Otra ópera que se repone este año en Salzburgo es Don Carlo. La transformación que ha sufrido, respecto a ediciones anteriores, es radical. Lorin Maazel dirige a la Filarmónica de Viena con fuego y pasión. Un reparto vocal de lujo le secunda: Neil Shicoff, un vibrante don Carlo; Thomas Hampson, un elegante marqués de Posa; Marina Mescheriakova, una sensible Elisabetta; Olga Borodina, una sublime princesa de Éboli; Ferruccio Furlanetto, un reflexivo Felipe II; Anatoli Kotscherga, un poderoso gran inquisidor.

Si la dirección musical ha experimentado un progreso espectacular, la escénica no se ha quedado atrás.
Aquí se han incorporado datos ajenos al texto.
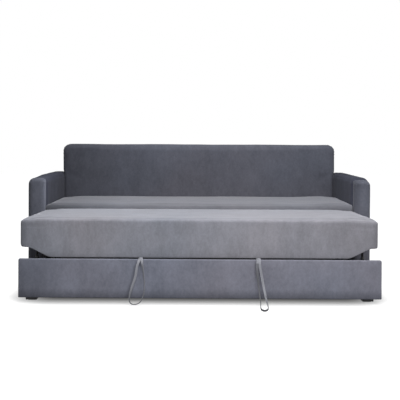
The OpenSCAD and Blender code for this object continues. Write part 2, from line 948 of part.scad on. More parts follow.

Incluso ese lado tan discutible del tópico (los sombreros, la Inquisición) se percibe más como la visión alemana de Schiller que como un retrato de pandereta. Las columnas, los espacios, los pasillos, la permanente violación de intimidad, la opresión de la arquitectura, imprimen a este Don Carlo una visión austera, sobria, nada decorativa y afín a las fuentes literarias originales. Es grandioso aunque no grandilocuente, distante pero no frío, esquemático pero no simple.